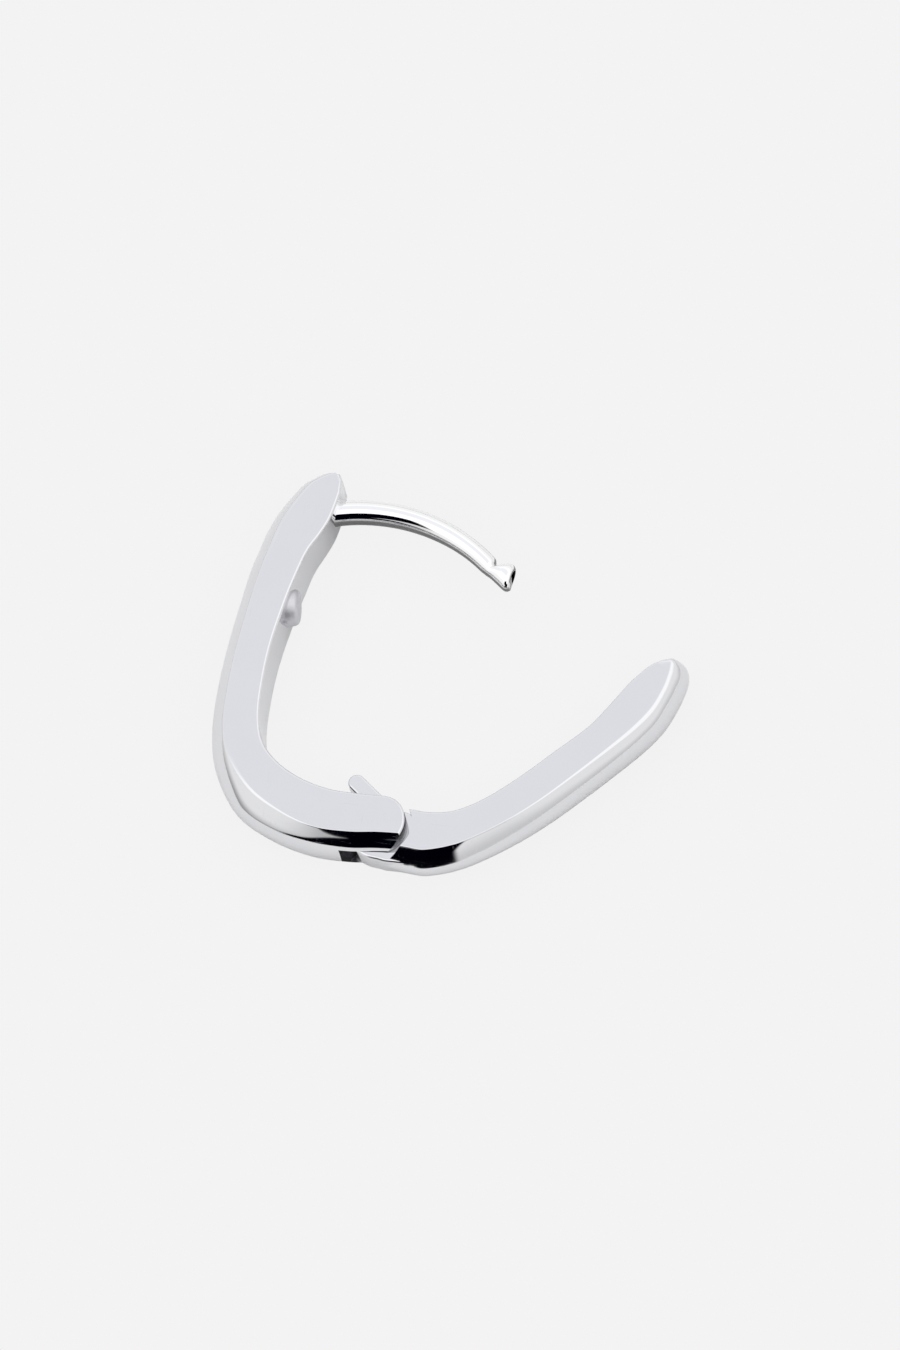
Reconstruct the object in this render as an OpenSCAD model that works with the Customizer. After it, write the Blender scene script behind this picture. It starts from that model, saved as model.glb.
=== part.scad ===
// Hinged huggie earring, opened and lying on its side.
// The hinge axis stands on the origin, and the flat lower side of the front arm lies in z = 0.

/* [Hoop] */
// Thickness of the front arm, which is the width of the earring seen from the front
front_t = 2.5; // [2.4:0.05:2.7]
// Thickness of the back arm
back_t = 2.15; // [2:0.05:2.3]
// Radius of the edge between the sides and the inner wall
edge_r = 0.13; // [0.08:0.01:0.2]

/* [Hinge] */
// Thickness of the tongue that turns in the fork
tongue_t = 1.0; // [0.9:0.05:1.05]
// Free gap on each side of the tongue
tongue_gap = 0.03; // [0.02:0.01:0.06]
// Radius of the hinge pin
pin_r = 0.35; // [0.3:0.05:0.4]
// Length of the hinge pin
pin_l = 1.8; // [1.6:0.1:2]
// Half the width of the fork's round ends, across the arm
fork_r = 1.18; // [1.14:0.01:1.2]
// Reach of the fork's round ends past the hinge axis
fork_reach = 1.04; // [1:0.01:1.12]
// Radius of the hollow in the back arm's shoulder, which turns about the ends of the fork
shoulder_r = 1.5; // [1.48:0.01:1.52]
// Radius of the tongue's eye about the pin
eye_r = 0.95; // [0.85:0.05:0.95]
// Radius of the tongue's heel, which shows in the slot on the outer side
heel_r = 1.54; // [1.4:0.02:1.6]
// Angle that the back arm turns through from the pose shown to the closed hoop
close_deg = 40; // [38:1:41]

/* [Snap tail] */
// Length of the tail, from the hinge axis to its round end
tail_l = 2.76; // [2.6:0.02:2.8]
// Width of the tail
tail_w = 0.72; // [0.6:0.02:0.76]
// Thickness of the tail
tail_t = 0.6; // [0.5:0.05:0.9]
// Distance of the tail's middle line from the hinge axis
tail_off = 0.6; // [0.56:0.02:0.62]
// Direction of the tail in the pose shown
tail_deg = 142; // [140:1:143]

/* [Ear wire] */
// Radius of the arc that the ear wire follows
wire_arc_r = 7.65; // [7.6:0.05:7.7]
// Scale of the ear wire's own thickness
wire_scale = 1; // [0.9:0.02:1]

/* [Socket] */
// Height of the slot that takes the tip of the ear wire
socket_h = 1.1; // [1:0.05:1.2]

/* [Tag] */
// Radius of the plain raised tag on the inner wall
tag_r = 0.76; // [0.7:0.02:0.8]
// Height of the tag above the inner wall
tag_h = 0.36; // [0.3:0.02:0.4]
// Place of the tag along the hoop
tag_y = 9.68; // [9:0.1:10.2]

/* [Hidden] */
$fn = 48;

mid_z = front_t / 2;
fit_gap = 0.01;
run_gap = 0.03;
tiny = 0.02;
beyond = 30;

// Columns of both arm tables: the inner edge, the outermost line, the depth of the outer round,
// and the thickness as a share of the arm's own
IX = 0;
IY = 1;
OX = 2;
OY = 3;
ROUND = 4;
THICK = 5;

// Front arm, from its free tip round the elbow to the fork
front_rows = [
    [-4.66, 15.36, -4.88, 15.74, 0.10, 0.62],
    [-4.68, 15.28, -4.98, 15.78, 0.18, 0.71],
    [-4.67, 15.20, -5.28, 15.86, 0.30, 0.73],
    [-4.66, 15.10, -5.68, 15.75, 0.40, 0.74],
    [-4.65, 14.95, -6.10, 15.44, 0.45, 0.75],
    [-4.64, 14.66, -6.50, 15.03, 0.48, 0.76],
    [-4.79, 13.55, -7.15, 13.79, 0.56, 0.82],
    [-5.05, 12.75, -7.48, 12.77, 0.60, 0.86],
    [-5.40, 11.90, -7.64, 11.91, 0.62, 0.92],
    [-5.62, 10.90, -7.81, 10.95, 0.64, 0.97],
    [-5.87, 9.40, -7.95, 9.40, 0.62, 1.00],
    [-6.10, 7.30, -8.10, 7.30, 0.62, 1.00],
    [-6.10, 5.40, -8.12, 5.19, 0.62, 1.00],
    [-5.96, 4.00, -7.95, 3.28, 0.62, 1.00],
    [-5.58, 2.86, -7.43, 1.62, 0.70, 1.00],
    [-4.81, 2.04, -6.27, -0.02, 0.88, 1.00],
    [-3.72, 1.44, -4.62, -0.94, 0.80, 1.00],
    [-2.45, 1.10, -2.92, -1.38, 0.66, 1.00],
    [-1.20, 1.05, -1.30, -1.43, 0.66, 1.00],
    [0.00, 1.08, 0.00, -1.28, 0.66, 1.00],
    [1.30, 1.08, 1.30, -1.21, 0.66, 1.00],
];

// Back arm in the pose shown, from the hinge to its free end
back_rows = [
    [-0.15, 0.70, -0.15, -1.48, 0.30, 0.46],
    [0.12, 0.70, 0.12, -1.53, 0.44, 0.66],
    [0.40, 0.70, 0.40, -1.57, 0.56, 0.90],
    [0.70, 0.70, 0.70, -1.62, 0.60, 1.00],
    [1.30, 0.69, 1.35, -1.69, 0.60, 1.00],
    [1.94, 0.67, 2.20, -1.68, 0.60, 1.00],
    [2.92, 0.87, 3.62, -1.14, 0.57, 1.00],
    [4.08, 1.58, 5.27, 0.00, 0.55, 1.00],
    [5.36, 2.77, 6.70, 1.28, 0.55, 1.00],
    [6.65, 4.17, 8.08, 2.78, 0.55, 1.00],
    [7.77, 5.40, 9.27, 4.16, 0.55, 1.00],
    [8.46, 6.49, 10.13, 5.23, 0.55, 1.00],
    [9.10, 7.63, 10.74, 6.19, 0.55, 0.99],
    [9.62, 8.34, 11.12, 7.22, 0.54, 0.97],
    [9.90, 8.64, 11.31, 8.05, 0.52, 0.95],
    [10.05, 8.75, 11.34, 8.52, 0.50, 0.93],
    [10.16, 8.82, 11.25, 8.90, 0.44, 0.91],
    [10.25, 8.88, 11.04, 9.14, 0.34, 0.89],
    [10.33, 8.93, 10.80, 9.21, 0.18, 0.87],
    [10.38, 8.99, 10.70, 9.19, 0.10, 0.78],
];

// Ear wire: centre of its arc, and a table of the angle along the arc, the reach towards the
// centre, the reach away from it, the reach to each side, and the slant of the section
wire_centre = [-2.88, 6.79];
ANGLE = 0;
REACH_IN = 1;
REACH_OUT = 2;
REACH_SIDE = 3;
SLANT = 4;
wire_rows = [
    [107.0, 0.60, 0.60, 0.60, 0],
    [104.0, 0.56, 0.56, 0.56, 0],
    [101.0, 0.52, 0.52, 0.52, 0],
    [88.0, 0.51, 0.51, 0.51, 0],
    [72.0, 0.48, 0.48, 0.48, 0],
    [58.0, 0.43, 0.43, 0.43, 0],
    [51.0, 0.41, 0.41, 0.41, 0],
    [49.5, 0.39, 0.34, 0.40, 0],
    [48.2, 0.36, 0.21, 0.36, 0],
    [46.8, 0.31, 0.52, 0.41, 0.2],
    [45.2, 0.27, 0.74, 0.45, 0.7],
    [43.4, 0.22, 0.81, 0.46, 1.4],
    [41.8, 0.18, 0.79, 0.44, 2.0],
    [41.0, 0.16, 0.70, 0.38, 2.2],
];

// Height of the middle of the fork's round ends in plan
fork_y = -0.10;
// Middle of the hollow in the back arm's shoulder, in the pose shown
shoulder_at = [-0.18, -0.15];
// Plan of the slot in the fork: a slanted end on the outer side, and a pocket for the tail
slot_end = [[-1.10, -2.20], [-2.30, -0.30], [-3.10, 0.10], [-3.10, 2.00]];
slot_mouth = [[3.00, 2.00], [3.00, -2.20]];
// Side of the tongue's heel, and the stretch that joins the tongue to the shoulder
heel_top = -0.20;
root_plan = [[0.00, 0.94], [1.30, 0.68], [1.90, 0.60], [1.90, -1.40], [1.20, -1.58], [0.35, -1.60], [0.00, -1.56], [-0.20, -1.50]];
// Plan of the socket for the tip of the ear wire, with the hoop closed
socket_mouth = [[2.90, 11.40], [1.50, 11.40], [1.50, 13.40], [2.30, 13.30]];
socket_back = [[3.20, 12.95], [3.62, 12.50], [3.62, 11.95]];
// The tag's foot: how deep it sits in the wall, how far it spreads, and the slope of the wall there
tag_foot = 0.26;
tag_spread = 0.16;
tag_slope = 8;

// Smooth curve through the rows of a table, with the given number of steps between two rows
function spline(a, b, c, d, t) =
    0.5 * (2 * b + (c - a) * t + (2 * a - 5 * b + 4 * c - d) * t * t
        + (3 * b - a - 3 * c + d) * t * t * t);
function smooth(rows, steps) =
    let (last = len(rows) - 1)
    [for (i = [0:last - 1])
        for (k = [0:i == last - 1 ? steps : steps - 1])
            spline(rows[max(i - 1, 0)], rows[i], rows[i + 1], rows[min(i + 2, last)], k / steps)];

// Cross-section of an arm: flat sides, small inner edges, and an outer wall that is one arc, which
// meets the sides at an edge
function arm_ring(row, full_t, steps) =
    let (
        inner = [row[IX], row[IY]],
        span = [row[OX], row[OY]] - inner,
        w = norm(span),
        u = span / w,
        d = row[ROUND],
        h = min(row[THICK], 1) * full_t / 2,
        arc_r = (h * h + d * d) / (2 * d),
        half_turn = asin(h / arc_r),
        r = min(edge_r, h / 2),
        profile = concat(
            [for (k = [0:steps]) let (a = half_turn * (1 - 2 * k / steps))
                [w - arc_r + arc_r * cos(a), arc_r * sin(a)]],
            [for (a = [270:-45:180]) [r + r * cos(a), -h + r + r * sin(a)]],
            [for (a = [180:-45:90]) [r + r * cos(a), h - r + r * sin(a)]]
        )
    )
    [for (p = profile) [inner[0] + u[0] * p[0], inner[1] + u[1] * p[0], mid_z + p[1]]];

// Cross-section of the ear wire: an ellipse across the arc, slanted towards the cut end
function wire_ring(row, sides) =
    let (
        middle = wire_arc_r + wire_scale * (row[REACH_OUT] - row[REACH_IN]) / 2,
        half = wire_scale * (row[REACH_OUT] + row[REACH_IN]) / 2,
        side = wire_scale * row[REACH_SIDE]
    )
    [for (k = [0:sides - 1])
        let (a = 360 * k / sides, turn = row[ANGLE] + row[SLANT] * cos(a))
        let (q = wire_centre + [cos(turn), sin(turn)] * (middle + half * cos(a)))
        [q[0], q[1], mid_z + side * sin(a)]];

// Closed skin over a list of rings with equal numbers of points
module loft(rings) {
    n = len(rings[0]);
    last = len(rings) - 1;
    polyhedron(
        points = [for (r = rings) each r],
        faces = concat(
            [[for (k = [0:n - 1]) k]],
            [for (i = [0:last - 1]) for (k = [0:n - 1])
                [i * n + k, (i + 1) * n + k, (i + 1) * n + (k + 1) % n, i * n + (k + 1) % n]],
            [[for (k = [n - 1:-1:0]) last * n + k]]
        ),
        convexity = 8
    );
}

// A plan extruded to the given height, half of it above the middle plane and half below
module slab(height) {
    translate([0, 0, mid_z - height / 2]) linear_extrude(height) children();
}

// Plan of all that lies on the arm's side of the fork's round ends
module fork_plan() {
    translate([-beyond, -beyond]) square([beyond, 2 * beyond]);
    translate([0, fork_y]) scale([fork_reach / fork_r, 1]) circle(r = fork_r);
}

// Plain raised tag, turned to stand on the sloping inner wall
module tag() {
    wall_x = lookup(tag_y, [for (row = front_rows) [row[IY], row[IX]]]);
    translate([wall_x - tag_foot, tag_y, mid_z]) rotate([0, 90, tag_slope])
        cylinder(r1 = tag_r + tag_spread, r2 = tag_r - tag_spread / 2, h = tag_foot + tag_h);
}

module front_arm() color([0.86, 0.86, 0.88]) difference() {
    union() {
        intersection() {
            loft([for (row = smooth(front_rows, 3)) arm_ring(row, front_t, 10)]);
            slab(2 * front_t) fork_plan();
        }
        loft([for (row = smooth(wire_rows, 2)) wire_ring(row, 14)]);
        tag();
    }
    slab(tongue_t + 2 * tongue_gap) polygon(concat(slot_end, slot_mouth));
    slab(pin_l + 2 * fit_gap) circle(r = pin_r + fit_gap);
}

// Plan of the tongue: a round eye about the pin, a fuller heel on the outer side, and its root
module tongue_plan() {
    circle(r = eye_r);
    intersection() {
        circle(r = heel_r);
        translate([-beyond, -beyond]) square([2 * beyond, beyond + heel_top]);
    }
    polygon(root_plan);
}

// Plan of the tail, which snaps into the fork's slot when the hoop closes
module tail_plan() rotate(tail_deg) {
    straight = tail_l - tail_w / 2;
    translate([0, -tail_off - tail_w / 2]) square([straight, tail_w]);
    translate([straight, -tail_off]) circle(r = tail_w / 2);
}

module back_arm() color([0.80, 0.80, 0.83]) difference() {
    union() {
        difference() {
            loft([for (row = smooth(back_rows, 3)) arm_ring(row, back_t, 10)]);
            translate(shoulder_at) slab(2 * front_t) circle(r = shoulder_r);
        }
        slab(tongue_t) tongue_plan();
        slab(tail_t) tail_plan();
    }
    slab(front_t + 2 * tiny) circle(r = pin_r + run_gap);
    rotate(-close_deg) slab(socket_h) polygon(concat(socket_mouth, socket_back));
}

module hinge_pin() color([0.7, 0.7, 0.72]) slab(pin_l) circle(r = pin_r);

front_arm();
back_arm();
hinge_pin();
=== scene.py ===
import bmesh
import bpy
import numpy as np
from mathutils import Matrix


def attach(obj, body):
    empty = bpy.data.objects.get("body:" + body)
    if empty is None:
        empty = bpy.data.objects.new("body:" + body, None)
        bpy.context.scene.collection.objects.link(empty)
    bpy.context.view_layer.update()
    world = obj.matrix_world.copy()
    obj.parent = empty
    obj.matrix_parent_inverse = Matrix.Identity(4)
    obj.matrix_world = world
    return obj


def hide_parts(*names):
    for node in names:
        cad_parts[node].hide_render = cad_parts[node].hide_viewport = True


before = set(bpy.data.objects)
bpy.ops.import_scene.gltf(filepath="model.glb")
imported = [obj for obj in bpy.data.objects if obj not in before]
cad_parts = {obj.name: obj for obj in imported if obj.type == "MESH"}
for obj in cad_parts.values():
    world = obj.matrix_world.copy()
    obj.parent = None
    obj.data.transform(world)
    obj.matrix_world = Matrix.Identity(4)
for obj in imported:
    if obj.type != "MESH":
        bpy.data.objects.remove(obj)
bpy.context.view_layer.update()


# FRONT ARM
# The front half of the oval hoop: cast silver, filed flat on both sides, rounded on its outer wall
# and polished like a mirror. Its lower end is sawn into a fork with round ends, which holds the
# tongue of the back arm on a rivet.

MM = 0.001
MID_Z = 1.25
FRONT_THICKNESS = 2.5
INNER_EDGE = 0.13
SLOT_HALF = 0.53
FORK_CENTRE = (0.0, -0.10)
FORK_REACH = (1.04, 1.18)
FORK_EDGE = 0.14
FORK_OVER = 0.004
PIN_BORE = 0.36
PIN_BORE_HALF = 0.91
NOSE_OUT = 0.04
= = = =
Return nothing but the lines running from the line with "module hinge_pin() color([0.7, 0.7, 0.72])" through the line with "bpy.data.objects.remove(obj)", exactly as they appear.

__Answer to the problem__.
module hinge_pin() color([0.7, 0.7, 0.72]) slab(pin_l) circle(r = pin_r);

front_arm();
back_arm();
hinge_pin();
=== scene.py ===
import bmesh
import bpy
import numpy as np
from mathutils import Matrix


def attach(obj, body):
    empty = bpy.data.objects.get("body:" + body)
    if empty is None:
        empty = bpy.data.objects.new("body:" + body, None)
        bpy.context.scene.collection.objects.link(empty)
    bpy.context.view_layer.update()
    world = obj.matrix_world.copy()
    obj.parent = empty
    obj.matrix_parent_inverse = Matrix.Identity(4)
    obj.matrix_world = world
    return obj


def hide_parts(*names):
    for node in names:
        cad_parts[node].hide_render = cad_parts[node].hide_viewport = True


before = set(bpy.data.objects)
bpy.ops.import_scene.gltf(filepath="model.glb")
imported = [obj for obj in bpy.data.objects if obj not in before]
cad_parts = {obj.name: obj for obj in imported if obj.type == "MESH"}
for obj in cad_parts.values():
    world = obj.matrix_world.copy()
    obj.parent = None
    obj.data.transform(world)
    obj.matrix_world = Matrix.Identity(4)
for obj in imported:
    if obj.type != "MESH":
        bpy.data.objects.remove(obj)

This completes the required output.